Three weeks ago Adriana Londono received the worst phone call a parent could imagine — her 12-year-old daughter was dead.
“I just ran to the bathroom and cried and screamed, it was probably the worst moment of my whole life,” Londono said.
Allayah Thomas, who went by Ally, started experimenting with drugs last fall at just 11 years old. Her family says it escalated until she was using meth and heroin.
The Grade 6 Saanich student overdosed three times ending up at Victoria General Hospital, but her fourth overdose, at a friend’s house in Langford on April 14, proved fatal.
“She grew up too fast and I’m really sorry for that, I feel very guilty that I wasn’t there to help her or that I wasn’t the best mentor or the best mom,” Londono said.
Londono herself has struggled for years with mental health and substance use issues. She said she’s been to the hospital numerous times seeking help but has always been sent home. She said it was the same story when she and other family members tried to get help for Allayah.
“I feel like she needed to go into a long-term rehab facility but they didn’t make any for people her age, it’s wrong, because now she died and she’s only 12, they could have helped her I believe,” Londono said.
Ally’s grandparents, who she lived with, say all that the Grade 6 student was ever offered was counselling, which the young girl refused.
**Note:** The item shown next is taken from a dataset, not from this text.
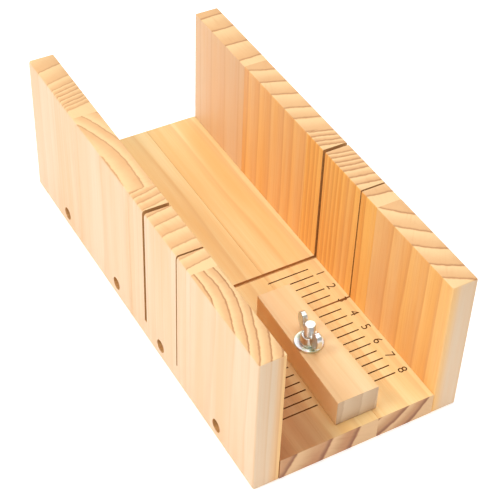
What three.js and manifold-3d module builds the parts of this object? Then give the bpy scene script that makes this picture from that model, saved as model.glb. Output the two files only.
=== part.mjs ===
// Soap loaf cutting box: an open pine trough with saw slots through both walls, a burnt centimetre
// scale on the floor and a stop bar held by a carriage bolt, a washer and a wing nut.
// Millimetres, +Z up. X runs across the box, Y along it with the scale end at -Y, and the origin
// is on the surface it stands on, under the middle of the box.
import * as THREE from 'three';
import { mergeVertices } from 'three/addons/utils/BufferGeometryUtils.js';
import Module from 'manifold-3d';

const wasm = await Module();
wasm.setup();

// Box
const boxLength = 225;
const innerWidth = 78;
const wallThickness = 13;
const wallHeight = 77;
const floorThickness = 12;
const leftOuterArris = 2;
const rightOuterArris = 1.2;
const innerArris = 0.6;
const endArris = 1;

// Staves that the boards are glued up from
const frontStaveWidth = 56.5;
const backStaveWidth = 51.5;
const staveCount = 4;
const floorJointOffset = 10;

// Saw slots and the scale, placed from the front end
const zeroFromFront = 99;
const wideSlotWidth = 2;
const thinSlotWidth = 0.9;
const thinSlotAt = 30;
const kerfDepth = 1.5;
const tickSpacing = 5;
const tickCount = 16;
const tickWidth = 0.7;
const tickDepth = 0.4;
const tickInnerEnd = 9.2;
const tickOuterEnd = 31.3;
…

CHEK’s Rob Shaw explains what the province is saying about Ally’s story, and what it’s doing to curb youth overdoses.
B.C.’s Children and Youth Representative says most substance use treatment services are designed for older children and teens but there’s no question more is needed.
“So it’s a wake-up call for us to think developmentally how would we work with these young people? And 12-year-olds shouldn’t be with 16-year-olds either,” she said. “There are significant gaps in the province, we’ve been identifying them for a number of years.”
Charlesworth said involuntary treatment should be available only as a last resort.
“The reality is detention and involuntary treatment is an important part of a whole array of options, but in the absence of having better voluntary options, I really am reluctant to kind of go right to involuntary treatment,” she said.
Adriana Londono says her little girl was failed by everyone, including her.
“If i was able to be there for her, if I had the help, and she had the help I think she would be here right now,” she said.
She says she’d like everyone to be aware of how toxic the drug supply is right now and she’s encouraging parents to keep open communication with their kids.
“Every kid should not be afraid to tell their parents what they’ve done, they shouldn’t be in fear of being punished, they should be in fear of dying is what I think is important.”